Dia adalah lulusan jurusan Fisika Nuklir. Awal mula kariernya berkiprah di sektor teknologi dan bekerja di IBM Asia Pasifik dan Indonesia.

Kemudian, dia merambah ke sektor keuangan, lalu ke sektor peleburan aluminium. Dia juga pernah memimpin Satuan Tugas Pemulihan Ekonomi Nasional.

Rekam jejak yang beragam menjadi aset baginya untuk melaksanakan tugasnya sebagai Menteri Kesehatan.

Retno Marsudi juga termasuk sosok meta leader. Retno adalah seorang diplomat yang mampu menyatukan berbagai kepentingan.

Ketika COVID-19 melanda, Retno mampu mengamankan pasokan vaksin berkat keahlian diplomasinya. Dia membuktikan bahwa urusan diplomasi itu bisa dilakukan oleh siapapun tanpa terkecuali.

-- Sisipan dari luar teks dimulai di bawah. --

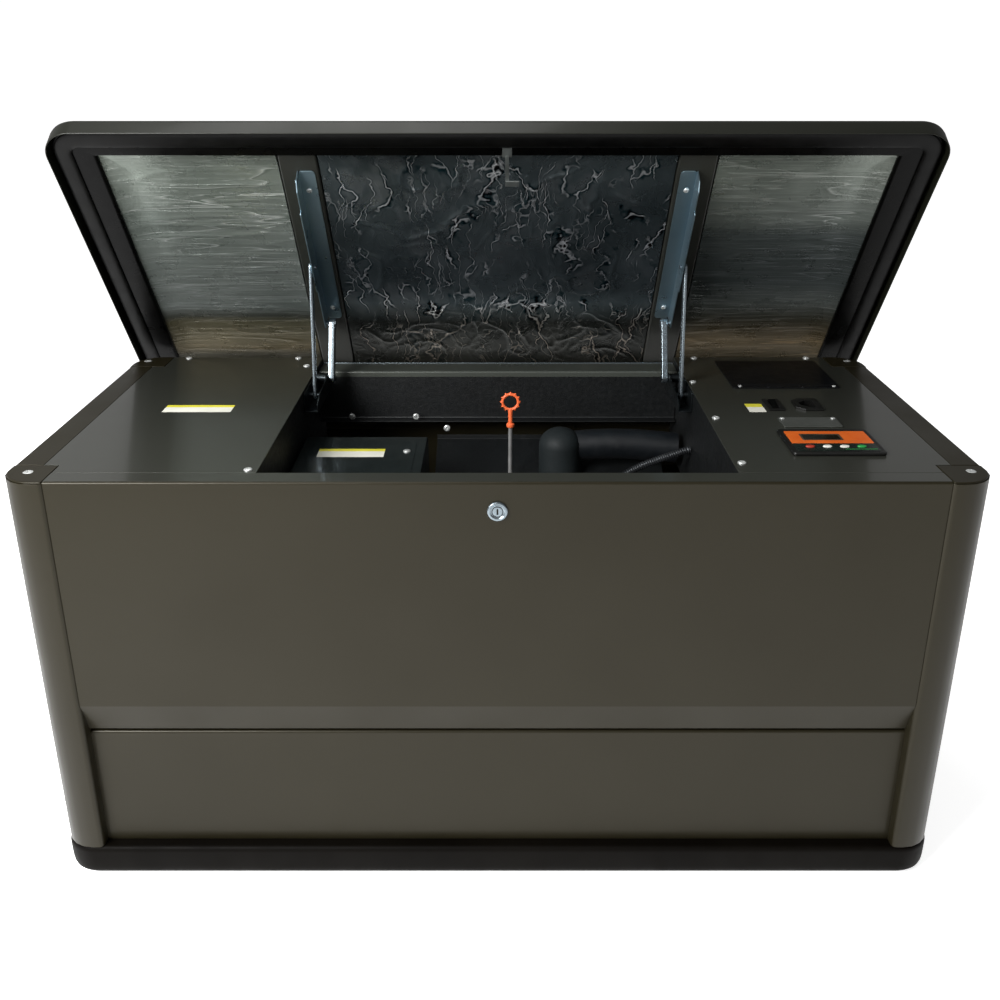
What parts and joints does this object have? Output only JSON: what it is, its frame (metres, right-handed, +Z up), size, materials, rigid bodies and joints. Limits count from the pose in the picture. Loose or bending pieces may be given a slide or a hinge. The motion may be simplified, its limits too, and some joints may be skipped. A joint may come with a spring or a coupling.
{
  "type": "home standby generator",
  "caption": "Engine-driven standby generator in a low sheet-metal cabinet on a black base tray, with a lid that swings up on twin stays over a service bay and controls.",
  "frame": {"origin": "middle of the base tray's underside, where it rests on its pad", "axes": "+X to the right as seen from the front (lock side), +Y to the rear, +Z up"},
  "size_m": [1.204, 0.6201, 0.9791],
  "materials": {
    "cabinet_paint": "satin dark taupe",
    "black_paint": "satin black",
    "tray_plastic": "matte",
    "black_plastic": "matte",
    "black_rubber": "matte",
    "zinc": "bright zinc plate",
    "foil_insulation": "crinkled aluminium foil face",
    "cast_alloy": "as cast",
    "steel": "satin",
    "orange_plastic": "gloss"
  },
  "bodies": {
    "cabinet": {"post_front_left": "cabinet_paint", "post_front_right": "cabinet_paint", "post_rear_left": "cabinet_paint", "post_rear_right": "cabinet_paint", "front_upper_panel": "cabinet_paint", "front_lower_panel": "cabinet_paint", "side_panel_left": "cabinet_paint", "side_panel_right": "cabinet_paint", "rear_panel": "cabinet_paint", "bay_rear_rail": "cabinet_paint", "top_cover_left": "cabinet_paint", "top_cover_right": "cabinet_paint", "bay_wall_left": "black_paint", "bay_wall_right": "black_paint", "terminal_hatch": "black_paint", "fan_shroud": "black_paint", "base_tray": "tray_plastic", "controller_housing": "black_plastic", "inlet_socket": "black_plastic", "breaker_frame": "black_plastic", "air_cleaner_box": "black_plastic", "battery": "black_plastic", "intake_hose": "black_rubber", "rubber_mount_1": "black_rubber", "rubber_mount_2": "black_rubber", "rubber_mount_3": "black_rubber", "rubber_mount_4": "black_rubber", "hinge_bracket_left": "zinc", "hinge_bracket_right": "zinc", "lock_housing": "zinc", "blank_plate": "cast_alloy", "engine_block": "cast_alloy", "cylinder_head_front": "cast_alloy", "cylinder_head_rear": "cast_alloy", "alternator_stator": "cast_alloy", "gas_regulator": "cast_alloy", "muffler": "steel", "conduit": "steel"},
    "lid_arms": {"lid_arm_left": "zinc", "lid_arm_right": "zinc"},
    "lid": {"lid_shell": "cabinet_paint", "lid_inner_frame": "cabinet_paint", "lid_gasket": "black_rubber", "lid_pad_left": "foil_insulation", "lid_pad_centre": "foil_insulation", "lid_pad_right": "foil_insulation", "lid_channel_left": "zinc", "lid_channel_right": "zinc", "lock_striker": "zinc"},
    "lid_rods": {"lid_rod_left": "zinc", "lid_rod_right": "zinc"},
    "lock": {"lock_plug": "zinc"},
    "button_1": {"controller_button_1": "black_rubber"},
    "button_2": {"controller_button_2": "black_rubber"},
    "button_3": {"controller_button_3": "black_rubber"},
    "button_4": {"controller_button_4": "black_rubber"},
    "breaker_rocker": {"breaker_rocker": "black_rubber"},
    "dipstick": {"dipstick": "orange_plastic"},
    "crankshaft": {"crankshaft_rotor": "steel", "flywheel_fan": "cast_alloy"}
  },
  "joints": [
    {"name": "arm_swing", "type": "hinge", "parent": "cabinet", "child": "lid_arms", "pos_m": [0, 0.18493, 0.57756], "axis": [1, 0, 0], "range_deg": [0, 110.84]},
    {"name": "lid_swing", "type": "hinge", "parent": "lid_arms", "child": "lid", "pos_m": [0, 0.22131, 0.6578], "axis": [1, 0, 0], "range_deg": [-55.85, 0]},
    {"name": "rod_swing", "type": "hinge", "parent": "cabinet", "child": "lid_rods", "pos_m": [0, 0.118, 0.571], "axis": [1, 0, 0], "range_deg": [0, 95.33]},
    {"name": "lock_turn", "type": "hinge", "parent": "cabinet", "child": "lock", "pos_m": [0, -0.25, 0.551], "axis": [0, 1, 0], "range_deg": [0, 90]},
    {"name": "button_1_press", "type": "slide", "parent": "cabinet", "child": "button_1", "axis": [0, 0, -1], "range_m": [0, 0.0015], "stiffness_N_per_m": 400, "springref_m": -0.0005},
    {"name": "button_2_press", "type": "slide", "parent": "cabinet", "child": "button_2", "axis": [0, 0, -1], "range_m": [0, 0.0015], "stiffness_N_per_m": 400, "springref_m": -0.0005},
    {"name": "button_3_press", "type": "slide", "parent": "cabinet", "child": "button_3", "axis": [0, 0, -1], "range_m": [0, 0.0015], "stiffness_N_per_m": 400, "springref_m": -0.0005},
    {"name": "button_4_press", "type": "slide", "parent": "cabinet", "child": "button_4", "axis": [0, 0, -1], "range_m": [0, 0.0015], "stiffness_N_per_m": 400, "springref_m": -0.0005},
    {"name": "breaker_tilt", "type": "hinge", "parent": "cabinet", "child": "breaker_rocker", "pos_m": [0.3965, 0.016, 0.5823], "axis": [1, 0, 0], "range_deg": [-20, 0]},
    {"name": "dipstick_pull", "type": "slide", "parent": "cabinet", "child": "dipstick", "axis": [0, 0, -1], "range_m": [-0.22, 0]},
    {"name": "crank_spin", "type": "hinge", "parent": "cabinet", "child": "crankshaft", "pos_m": [0, 0.02, 0.19], "axis": [1, 0, 0], "continuous": true}
  ],
  "couplings": [
    {"joint": "lid_swing", "follows": "arm_swing", "ratio": -0.50381},
    {"joint": "rod_swing", "follows": "arm_swing", "ratio": 0.86}
  ]
}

Dari cerita singkat berbagai tokoh meta leader, mereka memiliki empat core principle yang harus dimiliki oleh pemimpin masa kini: rasa ingin tahu, rendah hati, dan life-long learner, dan konektor.

Empat sifat prinsip ini yang nantinya akan membuat kita menjadi pemimpin yang lebih baik, pemimpin yang mengayomi, pemimpin yang memiliki pengetahuan luas, dan pemimpin yang inovatif dan kreatif.

Indonesia dan dunia global membutuhkan sosok pemimpin hebat yang mampu menjadi konektor yang dapat menjembatani banyak pihak.

Meta leader akan semakin dibutuhkan untuk menghadapi krisis yang terjadi di dunia ini.

Namun, saya yakin, akan muncul pemimpin hebat yang sensitif terhadap masalah global dan domestik, bergerak untuk menyelesaikannya satu per satu, dan bisa merangkul banyak orang!